No girl can career on quotas alone.

If we want women in our companies, on our boards, in our parliament or given equal opportunities then first we need to really accept why diversity is a benefit, a competitive advantage even, not an obligation.

It’s a productivity benefit – if the culture alienates women from your workforce even with quotas then what happens? – Women go out as entrepreneurs and make their own mark.  Just look at the mumpreneneur wave of success that is in part due to the hostile, inflexible male dominated cultures where women and their aspirations just don’t fit.

It’s a perspective benefit – women are different from men – in general – we multitask effectively, we bring emotional intelligence, we are the natural ‘keepers of stories’ – the indelible memory banks that bind cultures and networks together.

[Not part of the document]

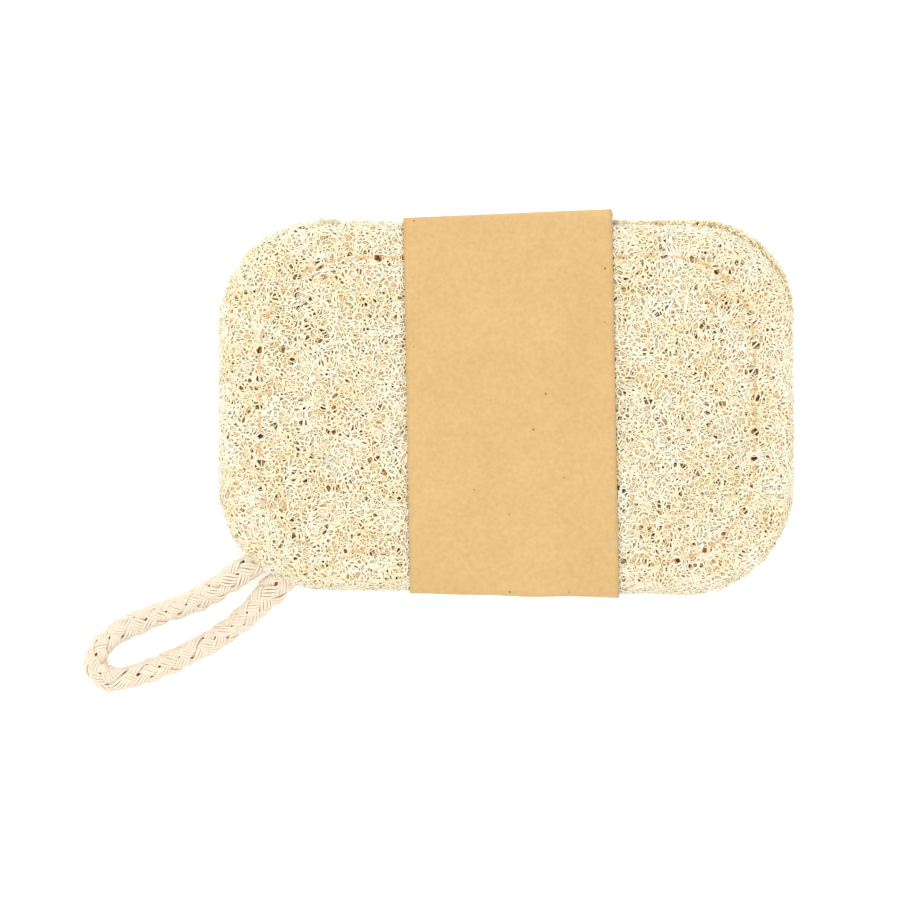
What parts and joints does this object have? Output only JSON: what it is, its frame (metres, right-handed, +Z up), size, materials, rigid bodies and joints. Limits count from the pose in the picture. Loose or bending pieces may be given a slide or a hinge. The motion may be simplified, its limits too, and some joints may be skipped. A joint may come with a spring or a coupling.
{
  "type": "natural loofah sponge",
  "caption": "Flat rounded pad of natural loofah net, sewn round the edge, with a braided cotton hanging loop at one corner and a plain brown card sleeve round the middle.",
  "frame": {"origin": "under the middle of the pad, on the surface that it lies on", "axes": "+X along the pad's length, away from the hanging loop; +Y across it; +Z up out of the front face"},
  "size_m": [0.1486, 0.1012, 0.0113],
  "materials": {
    "loofah_front": "matte",
    "loofah_back": "matte",
    "seam_thread": "matte",
    "cotton_cord": "matte",
    "kraft_card": "matte"
  },
  "bodies": {
    "root": {"loofah_front": "loofah_front", "loofah_back": "loofah_back", "needle_thread": "seam_thread", "bobbin_thread": "seam_thread", "cord_loop": "cotton_cord", "card_sleeve": "kraft_card"}
  },
  "joints": []
}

Companies who have embraced the quotas as a cultural tool are flourishing.

We need quotas to open more doors to opportunities but we need cultures that realise the promise of those opportunities.

Sure we can point to plenty of women who have made it through without a quota but I guarantee it wasn’t easy.

For every one career ascended woman there are 20 men who have done the same.

It is likely no one asked those men to change their shoes because they were too noisy and distracting. Or asked them to wear ‘that top’ to an important meeting, or felt them up, or openly stole their work, or told them their voice was too male for this kind of announcement.

I’m sure plenty of fellas have had their fantasy moments as a politician, an athlete on the podium, a spy.

But they have had more of a chance to make those fantasies a reality.

Lets get real and open more doors for women –  quotas are a start, culture is the thing that makes them a friend for everyone.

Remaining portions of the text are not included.